**TASK BRIEF**
Quote every line of the material beneath this one.

**RECORDED DATA**
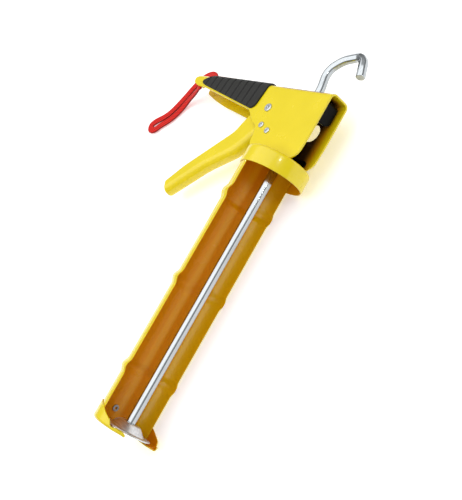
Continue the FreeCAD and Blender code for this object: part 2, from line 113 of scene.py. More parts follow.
# Push rod, piston and springs
rod_flats = 7.5
rod_front = 241.5
rod_line = ((rod_front, 0, 0), (-70.0, 0.0, 30.0), (-88.0, -4.6, 14.0), (-99.2, 8.4, 25.0),
            (-104.6, 28.4, 9.0), (-84.6, 36.4, 0))
rod_corner = 0.34           # how far the hexagon's corners are rounded off
rod_end = 0.9               # the share of the section left at the hook's broken edge
piston_back = rod_front + 0.6
piston_rim = rod_front + 6.9
piston_line = ((piston_back, 3.1, 0), (piston_back, 8.7, 2.5), (piston_rim, 15.2, 2.5), (piston_rim, 21.3, 0))
piston_sheet = 1.1
spring_radius = 6.6


# ---- camera, at the object's own scale ----

camera_place = Vector((0.1753, 0.5057, 0.5413))
camera_aim = Vector((0.0823, -0.0074, 0.0191))
camera_roll = math.radians(-53.0)
camera = bpy.data.objects.new("camera", bpy.data.cameras.new("camera"))
camera.data.lens = 64.8
camera.data.sensor_width = 36.0
camera.location = camera_place
camera.rotation_mode = "QUATERNION"
aimed = (camera_aim - camera_place).to_track_quat("-Z", "Y")
camera.rotation_quaternion = aimed @ Quaternion((0, 0, 1), camera_roll)
bpy.context.collection.objects.link(camera)
bpy.context.scene.camera = camera
bpy.context.scene.view_settings.view_transform = "Standard"


# ---- materials ----

def linear(code):
    """An sRGB hex colour as linear red, green, blue and alpha 1."""
    values = np.array([int(code[i:i + 2], 16) for i in (1, 3, 5)]) / 255
    values = np.where(values <= 0.04045, values / 12.92, ((values + 0.055) / 1.055) ** 2.4)
    return (*values.tolist(), 1.0)


def add(tree, kind, links=None, stops=None, **settings):
    """Adds one node, with its properties, its colour stops and its sockets' values or links."""
    made = tree.nodes.new(kind)
    for key, value in settings.items():
        setattr(made, key, value)
    if stops:
        band = made.color_ramp.elements
        while len(band) < len(stops):
            band.new(0.5)
        for element, (place, colour) in zip(band, stops):
            element.position = place
            element.color = linear(colour)
    for key, value in (links or {}).items():
        if isinstance(value, bpy.types.NodeSocket):
            tree.links.new(value, made.inputs[key])
        else:
            made.inputs[key].default_value = value
    return made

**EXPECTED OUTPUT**
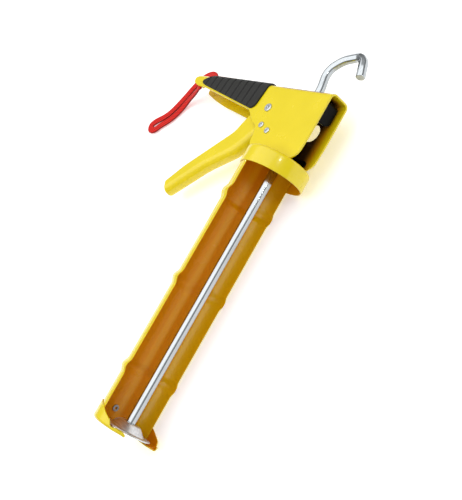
Continue the FreeCAD and Blender code for this object: part 2, from line 113 of scene.py. More parts follow.
# Push rod, piston and springs
rod_flats = 7.5
rod_front = 241.5
rod_line = ((rod_front, 0, 0), (-70.0, 0.0, 30.0), (-88.0, -4.6, 14.0), (-99.2, 8.4, 25.0),
            (-104.6, 28.4, 9.0), (-84.6, 36.4, 0))
rod_corner = 0.34           # how far the hexagon's corners are rounded off
rod_end = 0.9               # the share of the section left at the hook's broken edge
piston_back = rod_front + 0.6
piston_rim = rod_front + 6.9
piston_line = ((piston_back, 3.1, 0), (piston_back, 8.7, 2.5), (piston_rim, 15.2, 2.5), (piston_rim, 21.3, 0))
piston_sheet = 1.1
spring_radius = 6.6


# ---- camera, at the object's own scale ----

camera_place = Vector((0.1753, 0.5057, 0.5413))
camera_aim = Vector((0.0823, -0.0074, 0.0191))
camera_roll = math.radians(-53.0)
camera = bpy.data.objects.new("camera", bpy.data.cameras.new("camera"))
camera.data.lens = 64.8
camera.data.sensor_width = 36.0
camera.location = camera_place
camera.rotation_mode = "QUATERNION"
aimed = (camera_aim - camera_place).to_track_quat("-Z", "Y")
camera.rotation_quaternion = aimed @ Quaternion((0, 0, 1), camera_roll)
bpy.context.collection.objects.link(camera)
bpy.context.scene.camera = camera
bpy.context.scene.view_settings.view_transform = "Standard"


# ---- materials ----

def linear(code):
    """An sRGB hex colour as linear red, green, blue and alpha 1."""
    values = np.array([int(code[i:i + 2], 16) for i in (1, 3, 5)]) / 255
    values = np.where(values <= 0.04045, values / 12.92, ((values + 0.055) / 1.055) ** 2.4)
    return (*values.tolist(), 1.0)


def add(tree, kind, links=None, stops=None, **settings):
    """Adds one node, with its properties, its colour stops and its sockets' values or links."""
    made = tree.nodes.new(kind)
    for key, value in settings.items():
        setattr(made, key, value)
    if stops:
        band = made.color_ramp.elements
        while len(band) < len(stops):
            band.new(0.5)
        for element, (place, colour) in zip(band, stops):
            element.position = place
            element.color = linear(colour)
    for key, value in (links or {}).items():
        if isinstance(value, bpy.types.NodeSocket):
            tree.links.new(value, made.inputs[key])
        else:
            made.inputs[key].default_value = value
    return made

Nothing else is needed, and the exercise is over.